Les échantillons de glace exposés sont ensuite passés par le laboratoire de Nice pour y être analysés par l’équipe de Uwe Meierhenrich. Là, deux petites molécules organiques ont été détecté : le glycolaldéhyde et le glycéraldéhyde; des sucres élémentaires, composés d’atomes de carbone. Or, ces deux molécules sont des constituants de structures plus complexes telles que les acides nucléiques. On les retrouve dans l’acide ribonucléique (ARN), « une molécule biologique présente chez pratiquement tous les êtres vivants ».

L’expérience leur a donc permis de comprendre et de donner une explication plausible aux mécanismes chimiques à l’origine de la création de certaines molécules pouvant, par association, produire des «molécules organiques simples comme les acides aminés ». Dans le cas présent, du glycolaldéhyde et du glycéraldéhyde; des composants des briques du vivant.

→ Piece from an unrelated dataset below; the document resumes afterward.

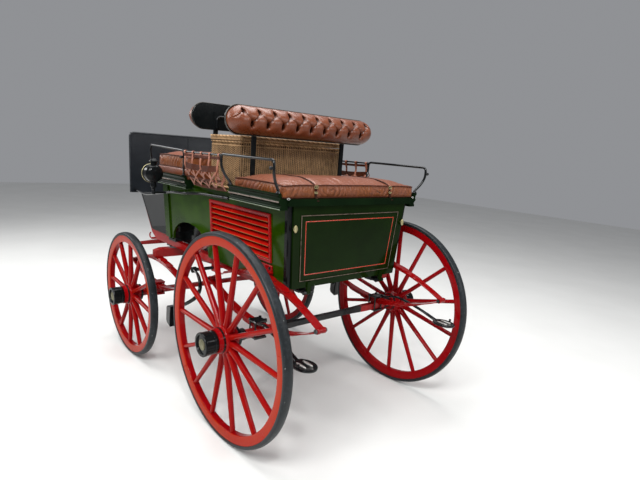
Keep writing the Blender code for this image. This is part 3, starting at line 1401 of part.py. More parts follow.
def rod_shapes(top):
    """The rod: a round bar with a flat eye at each end, beside the arm and the lever."""
    y = -LEVER_Y + 0.0115
    front = rod_pin()
    shapes = [disc((top.x, top.z), "y", 0.014, y - 0.005, y + 0.005, 10), disc((front.x, front.z), "y", 0.013, y - 0.005, y + 0.005, 10)]
    shapes.append(sweep([(top.x + 0.009, y, top.z), (front.x - 0.009, y, front.z)], round_section(0.0045, 6), flat=(0, 1, 0)))
    return shapes


def lever():
    """The hand lever, cranked out past the seat, and its quadrant with the stud that it turns on."""
    pin = rod_pin()
    y = -LEVER_Y
    lean = math.radians(LEVER_SWING - 2)
    up = Vector((math.sin(lean), 0, math.cos(lean)))
    pivot = Vector((LEVER_X, y, LEVER_Z))
    out = Vector((0, -0.094, 0))
    route = [pin + Vector((0, 0, 0)), pivot, pivot + up * 0.1, pivot + up * 0.17 + out, pivot + up * 0.5 + out]
    shapes = [sweep(route, flat_section(0.008, 0.022), flat=(0, 1, 0))]
    shapes.append(disc((pivot.x, pivot.z), "y", 0.018, y - 0.004, y + 0.004, 10))
    shapes.append(disc((pin.x, pin.z), "y", 0.012, y - 0.004, y + 0.004, 8))
    shapes.append(disc((pin.x, pin.z), "y", BRAKE_PIN_R, y, y + 0.022, 8))
    shapes.append(sweep([pivot + up * 0.48 + out, pivot + up * 0.6 + out], round_section(0.0135, 8), flat=(0, 1, 0)))
    hole = disc((pivot.x, pivot.z), "y", 0.0075 + RUN, y - 0.03, y + 0.03, 8)
    piece("brake_lever", shapes, BLACK, "lever_pivot", cuts=[hole])
    face = -body_half(LEVER_Z) - GAP
    plate = slab(rectangle(LEVER_X - 0.022, LEVER_X + 0.022, LEVER_Z - 0.05, LEVER_Z + 0.14), -1, -GAP, -0.007)
    quadrant = [plate, disc((LEVER_X, LEVER_Z), "y", 0.0075, y - 0.012, face - 0.003, 8)]
    quadrant.append(disc((LEVER_X, LEVER_Z), "y", 0.018, y + 0.004 + RUN, face - 0.003, 10))
    outer = arc(LEVER_X, LEVER_Z, 0.128, 0.128, 98, 58, 6)
    inner = arc(LEVER_X, LEVER_Z, 0.112, 0.112, 58, 98, 6)
    rack_y = -body_half(LEVER_Z + 0.12) - 0.003
    quadrant.append(prism(outer + inner, "y", rack_y - 0.012, rack_y))
    piece("brake_quadrant", quadrant, BLACK)


def main():
    """Builds the whole carriage."""
    build_frames()
    build_wheels()
    build_running_gear()
    build_sides()
    build_floor()
    build_seats()
    build_tailboard()
    build_rails()
    build_hamper()
    build_front()
    build_turntable()
    build_brake()
    bpy.context.view_layer.update()


main()
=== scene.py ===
import math

import bmesh
import bpy
import numpy as np
from mathutils import Matrix, Vector, bvhtree, noise


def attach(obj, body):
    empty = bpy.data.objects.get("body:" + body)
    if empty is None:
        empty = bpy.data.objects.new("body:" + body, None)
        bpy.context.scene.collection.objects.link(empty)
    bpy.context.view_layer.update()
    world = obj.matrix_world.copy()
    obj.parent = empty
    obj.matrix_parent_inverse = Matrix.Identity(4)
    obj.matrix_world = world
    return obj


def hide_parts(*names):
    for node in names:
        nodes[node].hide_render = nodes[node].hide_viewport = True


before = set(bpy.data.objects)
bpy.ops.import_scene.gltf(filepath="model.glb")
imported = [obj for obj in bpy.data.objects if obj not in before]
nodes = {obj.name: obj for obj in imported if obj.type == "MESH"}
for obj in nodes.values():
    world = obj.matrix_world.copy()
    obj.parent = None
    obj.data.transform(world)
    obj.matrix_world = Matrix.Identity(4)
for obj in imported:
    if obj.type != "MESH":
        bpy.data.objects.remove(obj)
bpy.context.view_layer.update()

# Shapes are drawn with x = 0 at the rear axle; SHIFT moves them so that the footprint's middle is the origin
SHIFT = -0.682098
SIDES = (("left", 1), ("right", -1))
CAMBER = math.radians(1.9)
TRACK = 0.678
BASE = 1.32
REAR_RADIUS, FRONT_RADIUS = 0.56, 0.445

# Heights that several pieces share
BODY_TOP = 1.2716
BOARD_LOW, BOARD_TOP = BODY_TOP + 0.0006, 1.309
SEAT_TOP = 1.334
RAIL_Z = 1.493
BAR_Z = RAIL_Z - 0.004
RAIL_Y = 0.576

# A lathe's closing point stands this far off its axis
HAIR = 0.0001


# Materials

class Paint:
    """A material under construction: a Principled shader and short ways to add the nodes that feed it."""

    def __init__(self, name, rough=0.4, metal=0.0, coat=0.0, coat_rough=0.08, specular=0.5):
        self.made = bpy.data.materials.new(name)
        self.made.use_nodes = True
        self.tree = self.made.node_tree
        self.shader = self.tree.nodes["Principled BSDF"]
        self.set("Metallic", metal)
        self.set("Roughness", rough)
        self.set("Specular IOR Level", specular)
        self.set("Coat Weight", coat)
        self.set("Coat Roughness", coat_rough)
        self.coordinates = self.node("ShaderNodeTexCoord")
        self.at = self.coordinates.outputs["Object"]
        self.last_bump = None

    def set(self, socket, value):
        self.shader.inputs[socket].default_value = value

    def node(self, kind, **values):
        """A new node; a value whose name starts with an underscore is a property, any other is an input."""
        made = self.tree.nodes.new(kind)
        for key, value in values.items():
            if key.startswith("_"):
                setattr(made, key[1:], value)
            else:
                made.inputs[key.replace("_", " ")].default_value = value
        return made

    def link(self, source, target):
        self.tree.links.new(source, target)

    def stretched(self, x, y, z, turn=(0, 0, 0)):
        """The object's own coordinates, scaled."""
        made = self.node("ShaderNodeMapping", Scale=(x, y, z), Rotation=turn)
        self.link(self.at, made.inputs["Vector"])
        return made.outputs["Vector"]

    def along(self, source, axis):
        """One coordinate of a vector."""
        made = self.node("ShaderNodeSeparateXYZ")
        self.link(source, made.inputs[0])
        return made.outputs[axis]

    def noise(self, scale, detail=4.0, rough=0.55, at=None, twist=0.0):
        made = self.node("ShaderNodeTexNoise", Scale=scale, Detail=detail, Roughness=rough, Distortion=twist)
        self.link(at or self.at, made.inputs["Vector"])
        return made.outputs["Fac"]

    def cells(self, scale, at=None):
        """Distance to the nearest edge of a Voronoi cell."""
        made = self.node("ShaderNodeTexVoronoi", Scale=scale)
        made.feature = "DISTANCE_TO_EDGE"
        self.link(at or self.at, made.inputs["Vector"])
        return made.outputs["Distance"]

    def read(self, name):
        """A number that the mesh carries at its points."""
        return self.node("ShaderNodeAttribute", _attribute_name=name).outputs["Fac"]

    def math(self, how, a, b=0.0, clamp=False):
        made = self.node("ShaderNodeMath", _operation=how, _use_clamp=clamp)
        for i, value in enumerate((a, b)):
            if isinstance(value, (int, float)):
                made.inputs[i].default_value = value
            else:
                self.link(value, made.inputs[i])
        return made.outputs[0]

    def times(self, a, b, clamp=False):
        return self.math("MULTIPLY", a, b, clamp)

    def span(self, value, low, high, to_low=0.0, to_high=1.0):
        """A value stretched from one range to another, held inside it."""
        made = self.node("ShaderNodeMapRange")
        for key, number in (("From Min", low), ("From Max", high), ("To Min", to_low), ("To Max", to_high)):
            made.inputs[key].default_value = number
        self.link(value, made.inputs["Value"])
        return made.outputs["Result"]

    def mix(self, share, a, b):
        """A share of colour b over colour a."""
        made = self.node("ShaderNodeMix", _data_type="RGBA")
        for i, value in ((0, share), (6, a), (7, b)):
            if isinstance(value, tuple):
                made.inputs[i].default_value = (*value, 1.0)
            elif isinstance(value, (int, float)):
                made.inputs[i].default_value = value
            else:
                self.link(value, made.inputs[i])
        return made.outputs[2]

    def colour(self, value):
        self.link(value, self.shader.inputs["Base Color"])
        return self

    def rough(self, value):
        self.link(value, self.shader.inputs["Roughness"])
        return self

    def bump(self, height, strength, distance):
        """A bump on top of the bumps that are there already."""
        made = self.node("ShaderNodeBump", Strength=strength, Distance=distance)
        self.link(height, made.inputs["Height"])
        if self.last_bump:
            self.link(self.last_bump, made.inputs["Normal"])
        self.last_bump = made.outputs["Normal"]
        self.link(self.last_bump, self.shader.inputs["Normal"])
        return self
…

Sachant que les astronomes ont déjà perçu du glycolaldéhyde dans l’espace, l’hypothèse est donc la suivante. Les molécules créées dans l’espace ont fort bien pu voyager à dos d’astéroïde jusqu’à la Terre, où elles se seraient multipliées, développées et complexifiées par différents processus chimiques jusqu’à devenir organiques et former les premières briques du vivant. Étant donné le nombre impressionnant de micro météorites qui bombardent chaque jour la Terre, et tenant compte du fait qu’il était 1 000 fois plus élevé il y a de ça 4 milliards d’année, celles-ci ont très bien pu servir de vaisseaux aux molécules responsables des briques du vivant.

Et cela pose bien sûr une autre question… Si à l’intérieur des nuages de gaz interstellaire peuvent se produire des réactions chimiques capables d’engendrer des molécules, y compris des acides aminés, pourquoi la vie ne se serait-elle pas développée sur une autre planète ? Une étude récente a d’ailleurs montré que le nombre de planète habitable, c’est-à-dire cumulant ces trois qualités : de l’eau, de l’atmosphère et du carbone, se comptait en milliards.

Ce n’est qu’un scénario mais cela laisse songeur.